PCl₄⁺: This ion has a tetrahedral geometry similar to CH₄, where phosphorus forms four bonds in a symmetric 3D shape. Tetrahedral structures belong to the T_d point group, which has high symmetry with multiple C₃ and C₂ axes and mirror planes.

PCl₆⁻: Assuming the negative ion form (PCl₆⁻), it adopts an octahedral geometry where phosphorus is surrounded by six chlorine atoms. Octahedral molecules belong to the O_h point group, the highest order point group for non-linear molecules, with several symmetry elements including inversion, multiple rotational axes, and mirror planes.

PCl₅: This molecule has a trigonal bipyramidal geometry. It has a C₃ axis along with three vertical mirror planes, classifying it under the D₃h point group.

COS: This linear molecule (Carbonyl Sulfide) is analogous to CO₂ in shape and symmetry. Linear molecules with different terminal atoms and a center of mass at one point belong to the C_∞v point group, which includes infinite rotation symmetry and an infinite number of mirror planes.

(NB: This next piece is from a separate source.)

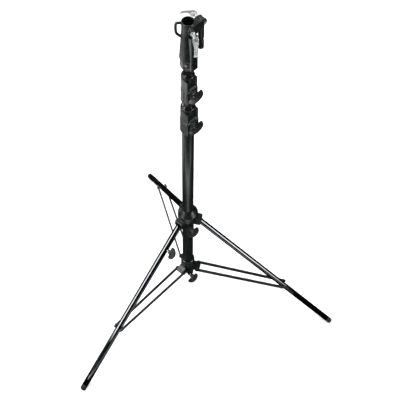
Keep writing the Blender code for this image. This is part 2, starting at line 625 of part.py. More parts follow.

1,4-dichlorobenzene: The para-disubstituted benzene has a center of symmetry and multiple perpendicular mirror planes, fitting the D₂h point group.

1,3-dichlorobenzene: The meta isomer has less symmetry than the para form. It retains a single C₂ axis and vertical mirror planes, placing it in the C₂v point group.

Tennis ball: Ignoring print and focusing only on the seam, the tennis ball has D₂d symmetry — it has two perpendicular C₂ axes, a C₂ axis perpendicular to them, and diagonal mirror planes, matching the twisted D₂d group, often used to describe symmetric but chiral-like objects.